3. Balance Sheet: Debt-Free, Cash-Rich
| Item | FY2025 | FY2024 | FY2023 |
|---|---|---|---|
| Cash & Equivalents | ₩276.2B | ₩104.0B | ₩179.7B |
| Accounts Receivable | ₩62.4B | ₩146.9B | ₩40.6B |
| Inventory | ₩150.4B | ₩153.4B | ₩95.4B |
| PP&E & Inv. Property | ₩246.9B | ₩183.7B | ₩135.7B |
| Intangible Assets | ₩23.3B | ₩4.6B | ₩4.5B |
| Total Assets | ₩813.3B | ₩710.9B | ₩726.9B |
| Short-term Borrowings | ₩0B | ₩0B | ₩0B |
| Total Equity | ₩694.3B | ₩618.7B | ₩677.3B |
Total assets grew to ₩813.3B on the back of a 166% surge in cash to ₩276.2B — a record high. With zero borrowings at year-end, the company carries no financial debt, giving it maximum flexibility for capital allocation. Advance receipts of ₩68.4B confirm robust order visibility heading into FY2026.
4. Cash Flow Analysis
| CF Category | FY2025 (₩B) | FY2024 (₩B) | FY2023 (₩B) |
|---|---|---|---|
| Operating CF | ₩228.6B | ₩152.9B | ₩43.8B |
| Investing CF | +₩18.3B | -₩86.1B | -₩36.8B |
| Financing CF | -₩77.2B | -₩231.7B | -₩24.1B |
| Net Change in Cash | +₩172.2B | -₩164.9B | -₩17.1B |
Operating CF hit ₩228.6B — more than five times FY2023's level — driven by ₩85.4B in accounts receivable collections and ₩37.9B in inventory optimization. This reflects the high cash conversion quality of Hanmi's business model.

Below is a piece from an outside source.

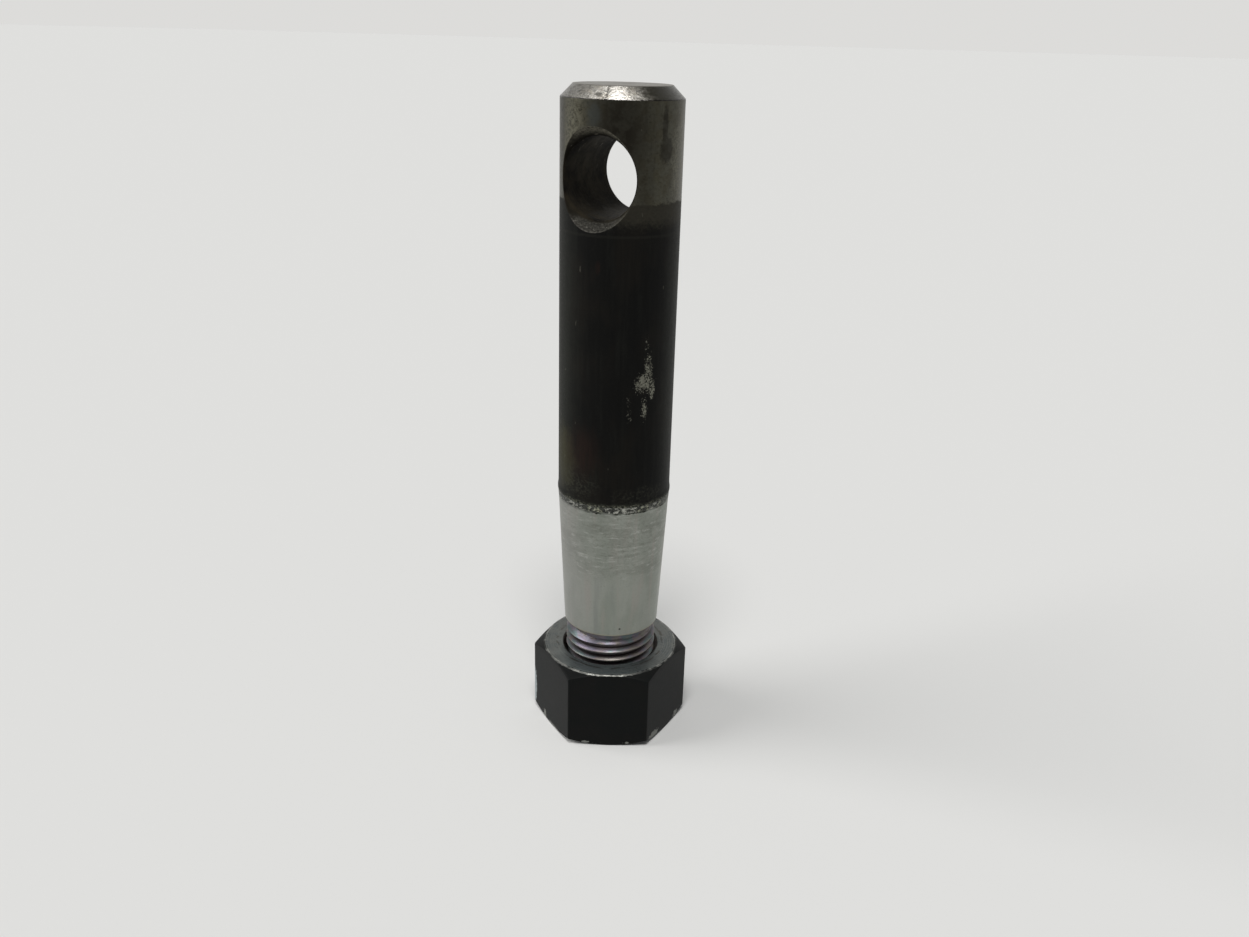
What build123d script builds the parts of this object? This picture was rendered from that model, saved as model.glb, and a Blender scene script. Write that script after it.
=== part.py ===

Investing CF turned positive at +₩18.3B, but this masks an acceleration in capital investment. CAPEX jumped 39.4% to ₩74.5B — directed at new equipment lines and intangible asset development (up ₩19.1B) — while financial asset disposals generated ₩112.4B in inflows.
Financing outflows contracted sharply from ₩231.7B to ₩77.2B. Share buybacks were scaled back to ₩7.8B (vs. ₩189.9B in FY2024) while dividends were raised 68.5% to ₩68.3B. Prior period buybacks totaling ₩130.3B in treasury shares were cancelled, delivering permanent per-share value accretion.
5. Key Takeaways and Outlook
Hanmi Semiconductor enters FY2026 in its strongest financial position to date — debt-free, with record cash, industry-leading margins, and an expanding product portfolio targeting HBM6, 2.5D AI packaging, and hybrid bonding platforms.
Key Risks
- Customer concentration — SK Hynix dependency remains the central demand risk
- SG&A creep — a 36% cost increase against only 3% revenue growth compresses operating leverage
- WIDE TC Bonder ramp timing — commercialization delay would affect FY2026 order momentum
Upside Drivers
- Advance receipts up 3.6x signal strong order intake heading into FY2026
- Intangible investment surge (₩19.1B) reflects pipeline breadth across hybrid bonder and 2.5D packaging
- Zero-debt balance sheet with record ₩276.2B cash provides full flexibility for accelerated R&D or M&A
- EPS of ₩2,256 in FY2025 (+42.0% YoY) reflects strong per-share earnings growth
| Dimension | Assessment | Signal |
|---|---|---|
| Revenue Quality | High — HBM-linked, advance-receipt backed | 🟢 Strong |
| Margin Profile | Best-in-class at 57.6% gross, 43.6% operating | 🟢 Strong |
| Balance Sheet | Zero debt, record ₩276B cash | 🟢 Strong |
| Cash Conversion | Operating CF / Net Income = 106.8% | 🟢 Strong |
| Cost Discipline | SG&A +36% vs. Revenue +3% | 🟡 Watch |
| Customer Risk | Concentrated in SK Hynix | 🟡 Watch |
Disclaimer: This report is for informational purposes only and does not constitute investment advice. All figures sourced from publicly disclosed financial statements. Past performance is not indicative of future results.